Not everyone with these problems are disqualified

Not everyone with these problems are disqualified

The labor market has taken a considerable leap under President Trump, moving to full employment. In this market, recruiters can’t afford to be as picky as they once were. Here are a number of problems that aren’t really problems, issues that may have once mattered but really shouldn’t.

First issue, they’ve been laid off.

Lay-offs are not at all representative of an employee’s ability or work ethic. Over 300,000 workers experienced lay-offs during the recession; odds are, many of them were good employees who were just in the wrong job at the wrong time.

Sometimes, a lay-off is just an indicator of financial instability at a candidate’s previous company. To get to the reason behind the lay-off, ask a candidate if they could explain a little bit about their previous company’s situation during this time.

Second issue, they have big gaps in work history.

According to the Bureau of Labor Statistics, there are 1.4 million Americans who have been unemployed for 27 weeks or longer.

But just because candidates have been out of the workforce for a while, doesn’t mean they’d be a bad hire. There could be many reasons why it’s been a while since their last job.

To get a better idea of what they could bring to the table, ask these candidates what their short-term and long-term career goals are.

Third problem, no bachelor’s degree.

This isn’t really a problem.

In today’s job market, a bachelor’s degree seems like a requirement for practically every job. But ask yourself,is a degree really necessary for this job? Or any job?

When speaking to these candidates, better to find out more about relevant skills they’ve learned over the years than to waste time on what they picked up on in between drinking and partying in college.

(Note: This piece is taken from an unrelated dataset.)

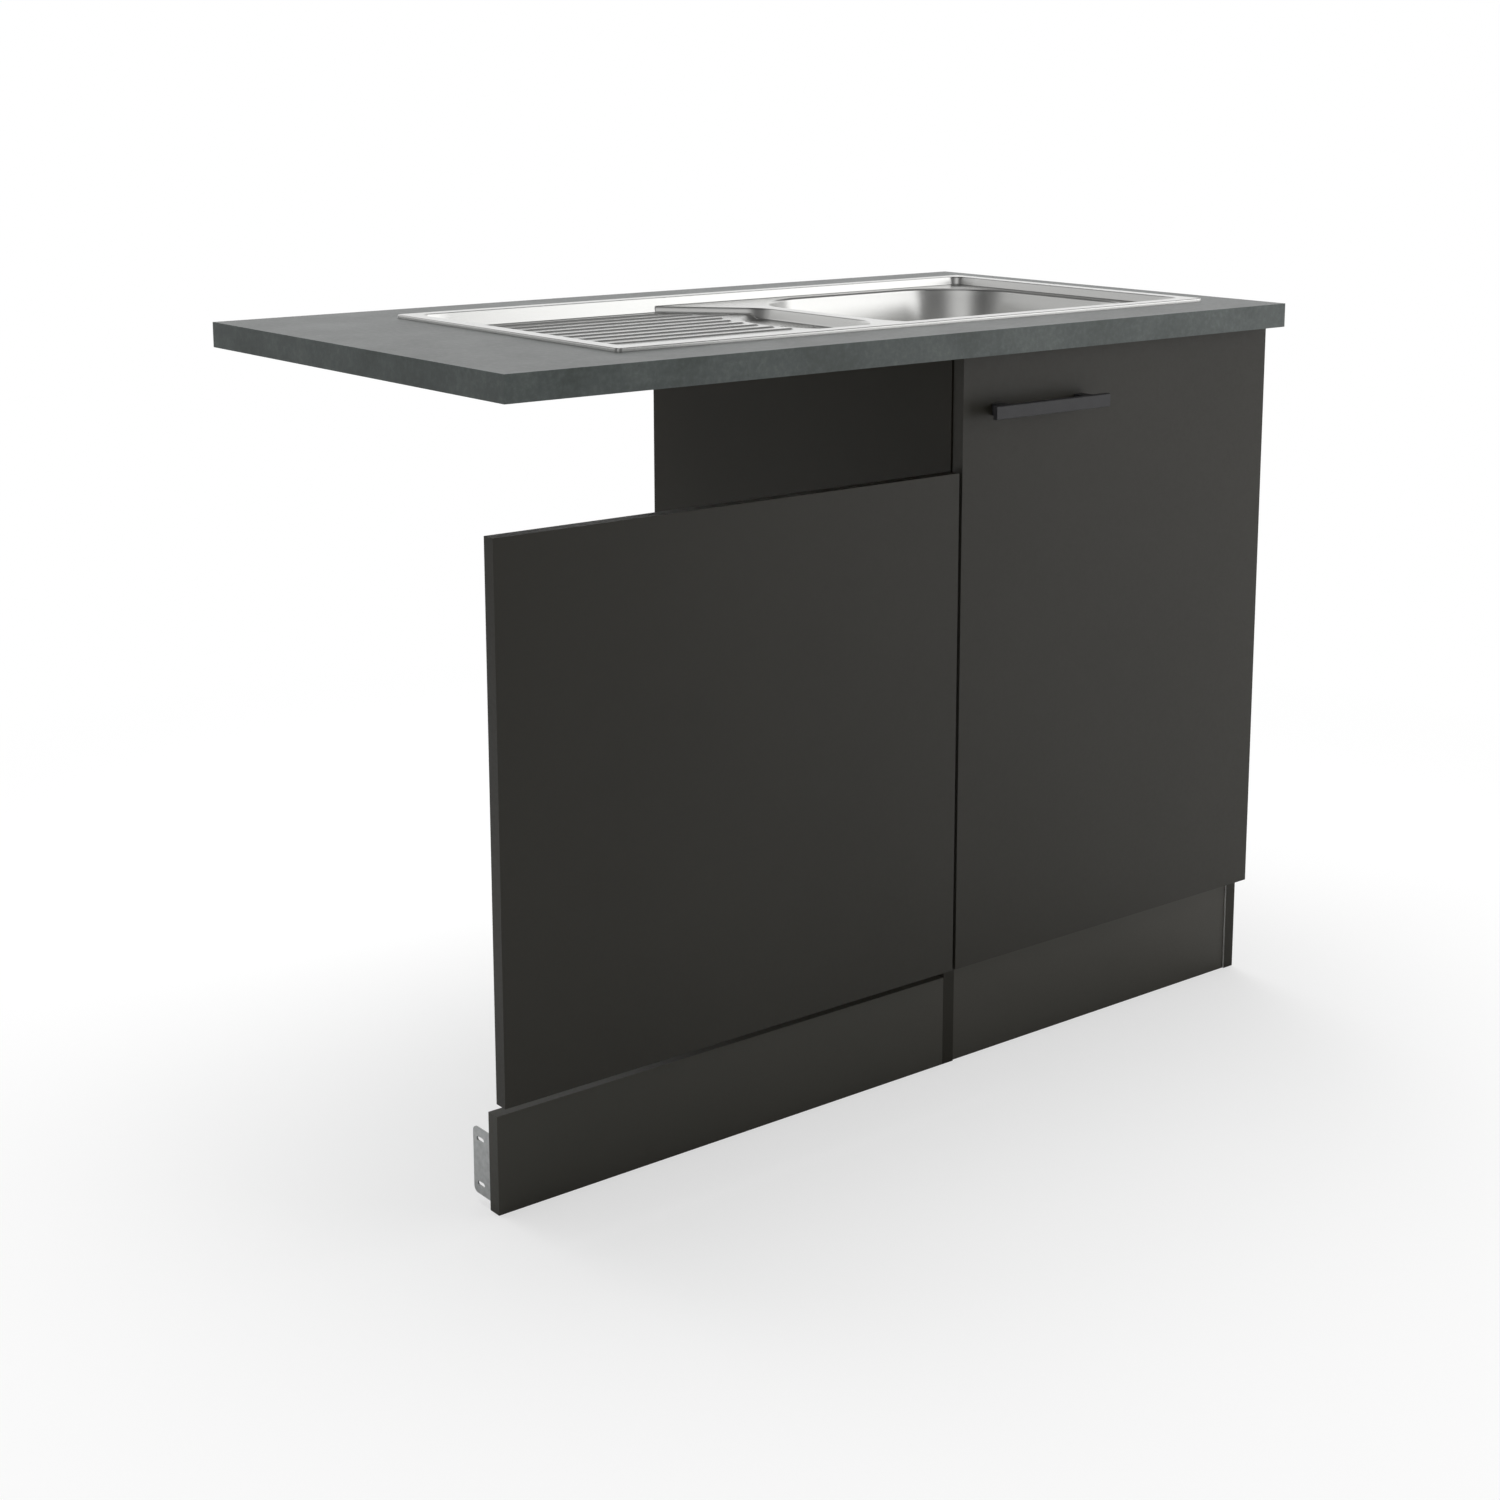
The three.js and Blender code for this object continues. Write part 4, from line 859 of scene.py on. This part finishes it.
def node_box(name):
    """The lowest and highest corner of one of the model's nodes, in millimetres."""
    return [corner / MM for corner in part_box(name)]


def hinge_piece(name, place, shapes, body):
    """One of a hinge's nickel-plated parts, lower or upper."""
    made_piece(f"{name}_and_screws_{place}", shapes, nickel, body, f"{name}_{place}")


def hinge_cup(place):
    """A drawn cup sunk in the door, with two flange wings, each held by a screw that lies low enough
    to clear the cabinet."""
    low, high = node_box(f"hinge_cup_{place}")
    x, z = (low.x + high.x) / 2, (low.z + high.z) / 2
    bottom, top = low.y, high.y
    profile = [(0, bottom), (13.2, bottom), (15.6, bottom + 0.8), (17.0, bottom + 2.8),
               (17.3, top - 1.1), (17.5, top - 0.9), (17.5, top - 0.3), (17.2, top), (16.6, top),
               (16.2, top - 0.4), (16.1, bottom + 3.2), (15.0, bottom + 1.6), (12.8, bottom + 0.9),
               (0, bottom + 0.9)]
    shapes = [moved(turned(profile, 72, closed=False), x, 0, z, HEIGHT_ALONG_Y)]
    for side in (-1, 1):
        near, far = sorted((z + side * 14.5, z + side * 31))
        wing = rounded_polygon(rectangle(x - 11, x + 11, near, far, 5))
        shapes.append(moved(plate(wing, [], top - 1, top - 0.1, 0.25), axes=HEIGHT_ALONG_Y))
        shapes.append(screw_head(x, top, z + side * 24, HEIGHT_ALONG_Y, 0.22))
    hinge_piece("hinge_cup", place, shapes, "door")


def hinge_arm(place):
    """The arm: a pressed channel that narrows towards the cup, with its two setting screws."""
    low, high = node_box(f"hinge_arm_{place}")
    z = (low.z + high.z) / 2
    outline = rounded_polygon([(low.y, z - 4.4, 1.5), (low.y + 24, low.z, 30), (high.y, low.z, 3),
                               (high.y, high.z, 3), (low.y + 24, high.z, 30), (low.y, z + 4.4, 1.5)])
    shapes = [moved(plate(outline, [], high.x, low.x, 0.5), axes=HEIGHT_ALONG_X)]
    for along in (low.y + 31, low.y + 54):
        shapes.append(screw_head(low.x, along, z, HEIGHT_ALONG_X, -1))
    hinge_piece("hinge_arm", place, shapes, "unit")


def hinge_plate(place):
    """The cross-shaped plate on the cabinet side: a raised body and two wings with a screw each."""
    low, high = node_box(f"hinge_plate_{place}")
    y, z = (low.y + high.y) / 2, (low.z + high.z) / 2
    body = rounded_polygon(rectangle(low.y, high.y, z - 9, z + 9, 2.5))
    wings = rounded_polygon(rectangle(y - 9, y + 9, low.z, high.z, 5))
    shapes = [moved(plate(body, [], high.x, low.x, 0.5), axes=HEIGHT_ALONG_X),
              moved(plate(wings, [], high.x, high.x - 2, 0.3), axes=HEIGHT_ALONG_X)]
    for side in (-1, 1):
        shapes.append(screw_head(high.x - 2, y, z + side * 16, HEIGHT_ALONG_X, -1))
    hinge_piece("hinge_plate", place, shapes, "unit")


for place in ("lower", "upper"):
    hinge_cup(place)
    hinge_arm(place)
    hinge_plate(place)


# ---------------------------------------------------------------- stage

FLOOR_HALF = 14.0
FLOOR_LIFT = 0.6  # how much of the floor near the unit is plain white to the camera
FLOOR_FADE = (0.7, 1.9)  # metres from the middle, from there on more and then all of it

# The dome's level round about, from the left end by the front, the right end and the back to the
# left end again, and its level from the horizon up to overhead.
DOME_AROUND = ((0.0, 0.06), (0.035, 0.12), (0.075, 0.5), (0.12, 0.5), (0.18, 0.12), (0.3, 0.1),
               (0.42, 0.35), (0.52, 0.6), (0.62, 0.65), (0.72, 0.6), (0.85, 0.5), (0.94, 0.15),
               (1.0, 0.06))
DOME_UPWARDS = ((0.0, 1.0), (0.34, 1.0), (0.48, 0.15), (0.88, 0.15), (0.96, 1.0))
DOME_STRENGTH = 1.8


def floor_paint():
    """The studio floor: near-white matt paint. The camera sees it half lit from within and running
    out into plain white, so that it stays white and still keeps the unit's shadow, softly."""
    made = Surface("studio_floor", "#f4f4f4", 0.9, specular=0.1)
    place = made.add("ShaderNodeTexCoord").outputs["Object"]
    reach = made.add("ShaderNodeVectorMath", {0: place}, operation="LENGTH").outputs["Value"]
    lift = made.range(reach, FLOOR_LIFT, 1.0, *FLOOR_FADE)
    camera_ray = made.add("ShaderNodeLightPath").outputs["Is Camera Ray"]
    blend = made.add("ShaderNodeMath", {0: camera_ray, 1: lift}, operation="MULTIPLY").outputs[0]
    glow = made.add("ShaderNodeEmission", None, {"Color": (1, 1, 1, 1), "Strength": 1.0})
    mixed = made.add("ShaderNodeMixShader", {0: blend, 1: made.shader.outputs[0], 2: glow.outputs[0]})
    made.tree.links.new(mixed.outputs[0], made.tree.nodes["Material Output"].inputs["Surface"])
    return made.material


def studio_floor():
    """A wide plain floor, a hair below the unit so that the two never share a surface."""
    mesh = bpy.data.meshes.new("studio_floor")
    corners = [(-1, -1), (1, -1), (1, 1), (-1, 1)]
    mesh.from_pydata([(x * FLOOR_HALF, y * FLOOR_HALF, 0) for x, y in corners], [], [(0, 1, 2, 3)])
    floor = bpy.data.objects.new("studio_floor", mesh)
    floor.location.z = -0.0005
    scene.collection.objects.link(floor)
    mesh.materials.append(floor_paint())


def soft_light(name, place, aim, size, power, glossy=True):
    """A rectangular softbox that the camera doesn't see, and that steel mirrors only if glossy."""
    lamp = bpy.data.lights.new(name, "AREA")
    lamp.shape = "RECTANGLE"
    lamp.size, lamp.size_y = size
    lamp.energy = power
    holder = bpy.data.objects.new(name, lamp)
    holder.location = place
    holder.rotation_euler = (Vector(aim) - Vector(place)).to_track_quat("-Z", "Y").to_euler()
    holder.visible_camera = False
    holder.visible_glossy = glossy
    scene.collection.objects.link(holder)


def studio_world():
    """Plain white behind the unit for the camera. For light and reflections, a dome that is brightest
    low down on the right and at the back, as from two large screens, and dim at the left front."""
    world = bpy.data.worlds.new("studio_dome")
    scene.world = world
    world.use_nodes = True
    tree = world.node_tree
    tree.nodes.clear()

    def node(kind, links=None, sockets=None, **settings):
        return add_node(tree, kind, links, sockets, **settings)

    def grey_ramp(value, stops):
        ramp = node("ShaderNodeValToRGB", {"Fac": value})
        return fill_ramp(ramp, [(position, (level, level, level, 1)) for position, level in stops])

    way = node("ShaderNodeTexCoord").outputs["Generated"]
    turn = node("ShaderNodeTexGradient", {"Vector": way}, gradient_type="RADIAL")
    height = node("ShaderNodeSeparateXYZ", {"Vector": way}).outputs["Z"]
    round_about = grey_ramp(turn.outputs["Fac"], DOME_AROUND)
    up_and_down = grey_ramp(height, DOME_UPWARDS)
    both = node("ShaderNodeMix", {6: round_about, 7: up_and_down}, {0: 1.0}, data_type="RGBA",
                blend_type="MULTIPLY")
    dome = node("ShaderNodeBackground", {"Color": both.outputs[2]}, {"Strength": DOME_STRENGTH})
    white = node("ShaderNodeBackground", None, {"Color": (1, 1, 1, 1), "Strength": 1.0})
    camera_ray = node("ShaderNodeLightPath").outputs["Is Camera Ray"]
    pick = node("ShaderNodeMixShader", {0: camera_ray, 1: dome.outputs[0], 2: white.outputs[0]})
    node("ShaderNodeOutputWorld", {"Surface": pick.outputs[0]})


def camera():
    """Near the photo's view. The photo was taken level with a large shift, which every other view
    would keep; this camera has a third of that shift and looks down, so its uprights converge."""
    data = bpy.data.cameras.new("photo_camera")
    data.lens = 57.8
    data.sensor_width = 36
    data.shift_x = -0.0162
    data.shift_y = -0.15
    data.clip_end = 60
    eye = bpy.data.objects.new("photo_camera", data)
    eye.location = (-1.726, -2.170, 1.121)
    eye.rotation_euler = (math.radians(79.33), 0, math.radians(-38.61))
    scene.collection.objects.link(eye)
    scene.camera = eye


studio_floor()
studio_world()
soft_light("overhead_softbox", (0.1, 0.7, 3.0), (0, 0, 0.6), (2.6, 2.6), 105, glossy=False)
soft_light("right_softbox", (1.75, -1.65, 1.2), (0.1, 0, 0.7), (1.9, 2.4), 19)
camera()
scene.view_settings.view_transform = "Standard"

Finally, the issue of job-hopping.

At first glance, switching jobs a lot seems like a deal-breaker. Why should you hire someone if they most likely won’t stick around? But there might be an explanation for all the job-hopping.

The candidate might’ve joined a start-up that went under in six months. Maybe their spouse got a job across the country so they moved, or they simply weren’t a good fit.

Ultimately, none of these should be deal breakers for any one.